Para gelandangan atau “payabo” yang berada sekitar BTP, Adiyaksa, Hertasning, Gowa daerah Limbung dan Jeneponto, menjualkan hasil pencarian barang bekasnya ke Pak Hasan. Setalah Pak Hasan memilih barang mana yang akan diambil lalu ditimbang langsung Pak Hasan menyerahkan uangnya ke pada  gelandangan atau “payabo”.
Sekitar jam 08:00 WITA para anaknya yang bekerja ikut pula istinya memilih barang-barang untuk di bawa ke pabrik di PT. KIMA Makassar. Seperti barang botol plastik itu di bawa ke PT.KIMA  gudang empat pabrik press botol. Plastik  ember di PT. KIMA Gudang 88. Kertas bekas akan di bawa ke Jalan Gatot Subroto dari situ akan di bawa ke Surabaya untuk didaur ulang. Sedangkan Kaleng bekas  dibawa ke daerah Karuwisi.

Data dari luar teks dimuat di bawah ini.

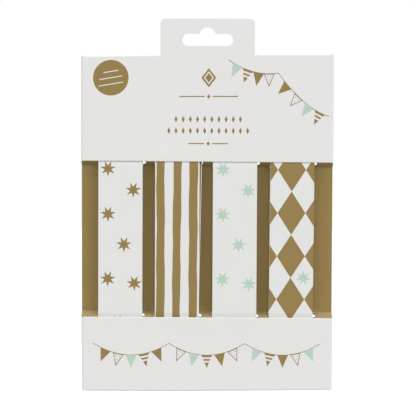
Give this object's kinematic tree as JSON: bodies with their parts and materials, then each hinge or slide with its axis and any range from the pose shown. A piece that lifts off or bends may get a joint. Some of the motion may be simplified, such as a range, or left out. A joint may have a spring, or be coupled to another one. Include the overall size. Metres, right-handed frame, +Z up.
{
  "type": "paper chain strip pack",
  "caption": "Flat card pack on a hang tab, with a header, a sunk window and a footer, holding side-by-side stacks of printed paper strips for making paper chains.",
  "frame": {"origin": "top of the hang hole, in the middle of the hang tab's width, at the carton's front face: where a display peg bears", "axes": "+Z up towards the hang tab, -Y out of the printed front, +X to the right as seen from the front"},
  "size_m": [0.159, 0.0069, 0.2355],
  "materials": {
    "carton_card": "uncoated white card, printed gold in the sunk middle",
    "gold_star_paper": "uncoated white paper printed with small gold stars",
    "wavy_stripe_paper": "uncoated white paper printed with wavy gold stripes",
    "mint_star_paper": "uncoated white paper printed with small mint stars",
    "diamond_paper": "uncoated white paper printed with gold diamonds"
  },
  "bodies": {
    "root": {"carton": "carton_card", "gold_star_front_strip": "gold_star_paper", "gold_star_strip_pile": "gold_star_paper", "wavy_stripe_front_strip": "wavy_stripe_paper", "wavy_stripe_strip_pile": "wavy_stripe_paper", "mint_star_front_strip": "mint_star_paper", "mint_star_strip_pile": "mint_star_paper", "diamond_front_strip": "diamond_paper", "diamond_strip_pile": "diamond_paper"}
  },
  "joints": []
}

Seorang seperti pak Hasan yang bekerja sebagai pengumpul barang bekas yang berada di Kota Makassar, begitu akan banyak dicari oleh pabrik-pabrik yang menggantungkan penyediannya sebagian bahan bakunya di pak Hasan. Biasanya pak Hasan dalam sehari bisa mendapatkan sekitar Rp. 200.000 hingga Rp.400.000, sehingga sebulannya bisa mendapatkan beberapa juta dan memiliki mobil. Walaupun pak Hasan memiliki mobil , rumahnya yang  tinggalkan tetap berada sekitar tempat barang-barang bekas dan tanah ini Pak Hasan mengkontrakkannya.
Pada hari Kamis, tanggal 2 Maret 2017. Saya datang lagi kelokasi tersebut. Sesampai saya kesana terdapat dua  ibu tua sedang berbincang-bincang. Ibu yang memakai sarung, kulitnya berwarna coklat, rambutnya terikat, ditangannya memakai dua cicin, dan  memakai gelang merupakan istri Pak Hasan. Sedang ibu satunya sedang duduk memakai topi, gendut dan rambutnya sudah berwarna putih sedang menunggu istri Pak Hasan yang membersihkan gubuknya.
Ibu dua ini biasanya yang memilih-milih barang bekas yang akan dibawah ke pabrik-pabrik. Ketika itu saya tidak lama dilokasi tersebut dikarenakan istri Pak Hasan masih membersihkan gubuknya.

Dalam hal tersebut bahwasanya Pak Hasan seorang pengumpul barang bekas, yang kehidupannya  dihabiskan dengan mengumpulkan  barang-barang bekas, dari barang-barang tersebut Pak Hasan bia menghidupkan ke sembilang anaknya, satu istrinya dan memiliki sebuah mobil.